The variety of coverings worn by Brethren in Christ women is one topic I hope to explore in my master’s thesis, “Born-Again Brethren: The Brethren in Christ, the New Evangelicals, and the Cultural Transformation of a ‘Plain People.'” In my preliminary research, I’ve begun to see that Brethren in Christ women in the 1950s and 1960s began to turn to bible commentaries and other such guides — rather than the traditional authorities within the church — to determine their stance on the prayer veiling issue. These investigations naturally affected the kind of prayer veiling these women chose to wear: some stuck with the traditional black bonnet, some donned the white mesh covering, some chose hats over more formal “coverings” or “prayer veilings,” and some opted for small, unobtrusive cloth squares that could easily be folded up and placed away when not needed in public worship. In taking such individualist (rather than communal) approaches to the issue of the covering, these women revealed the extent to which individualistic evangelicalism had begun to impact their religious thinking and practice. And in determining on their own the size, shape, and material of the covering, these same women defied years of communal tradition. Hopefully I’ll be able to blog more about this topic in the future.

3 responses to “Photo Friday: An Apron For Every Occasion

  1. I’m fascinated by this photo, given that it was taken during the 1955 General Conference in California. As it happens, that was the first North American BIC General Conference I ever attended, at the age of 7, while my family was on furlough from missionary service in Africa and we were living in Upland, CA. Interestingly, it was also the occasion of my first confession of Christian faith in a children’s meeting at conference. Unfortunately, I can’t answer your questions, Devin, although it’s quite possible my mother was somewhere in that audience!

  2. A fascinating photo indeed! I have a collection of old aprons from plain to very fancy. (Some culled from used clothing sales at Messiah Village.)

    I know that there used to be meetings for women’s prayer fellowship (or something like that) during conference sessions. They were attended by wives of delegates as you surmised. In fact, I attended one when I was in my 20s. I didn’t, however, know that there were ever secular topics presented such as aprons!

    An aside–much of what I know of the social history of aprons comes from the book, Aprons: Icons of the American Home by Joyce Cheney. One anecdote I recall is that one farmer’s wife described wearing two aprons at once. The top one to be soiled & removed when someone came to the door. I.e., women didn’t necessarily remove their aprons when guests came to the door. In fact, I have several “fancy” aprons that were made to be worn when guests came for dinner. Another aside: there has been a resurgence of retro aprons. For decades, only plain chef aprons were found in the stores. I now see many replicas of 50s-style aprons on display!
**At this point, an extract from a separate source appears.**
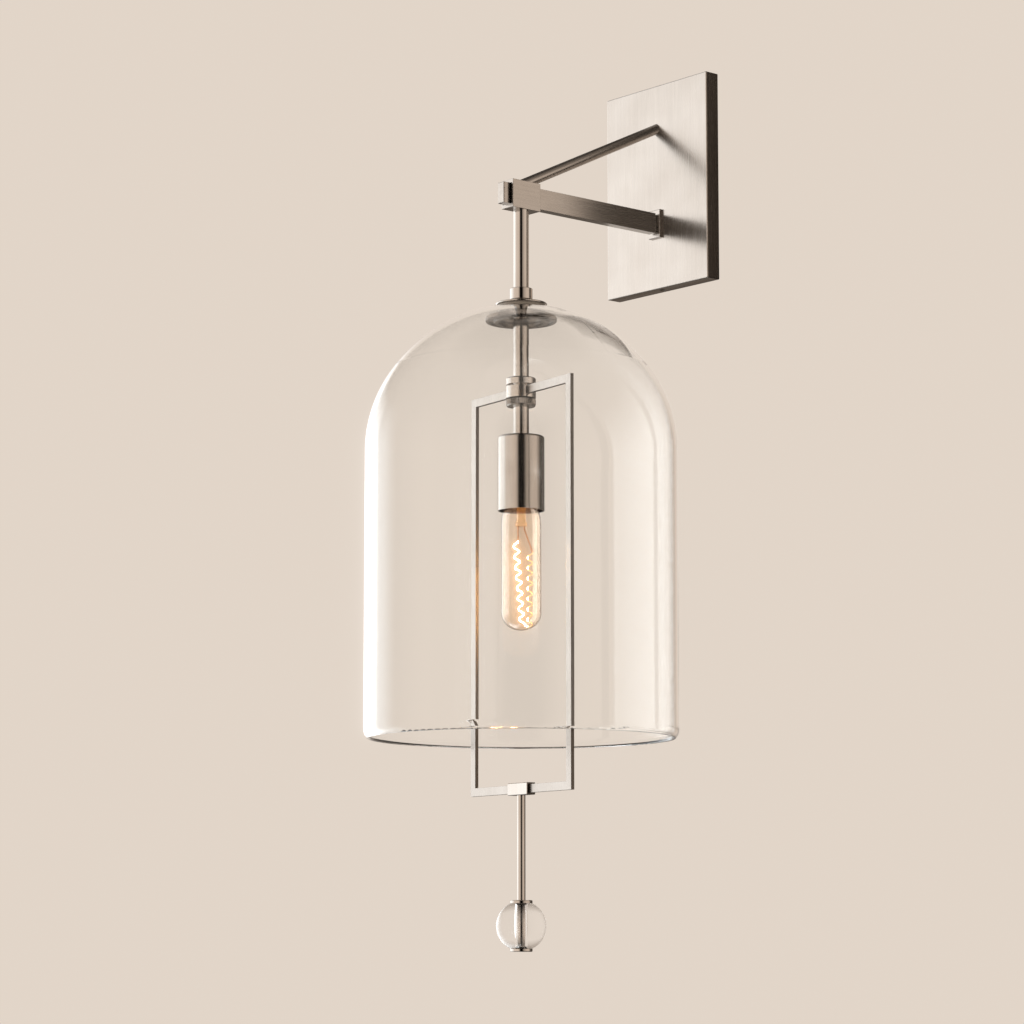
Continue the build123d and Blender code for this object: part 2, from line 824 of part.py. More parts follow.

    I look forward to your research on head coverings.

  3. Very interesting. Harriet, I had my public confession of Christ at a children’s meeting at a
    conference in Kansas. Also, we have a picture taken at a children’s meeting in Ohio where
    our speaker let us all dress in costumes from other countries.l

    I had thought that women’s meetings would have been like a mission talk or something. But one
    of my sisters says that they were about anything the women were interested in. She said
    the ladies attended the business meetings as well.

    I think that could have been held in an Upland Academy or College sewing classroom with a
    leftover display. The windows look familiar. (What curtains!) However, it could have been a conference meeting on that topic. Interesting about vintage aprons.

    I just wrote Devin a private e-mail about dress changes in the 50’s as I lived through them. It
    was much too long for this blog. Did you have that experience or are you younger? I’d be interested in hearing about others’ memories.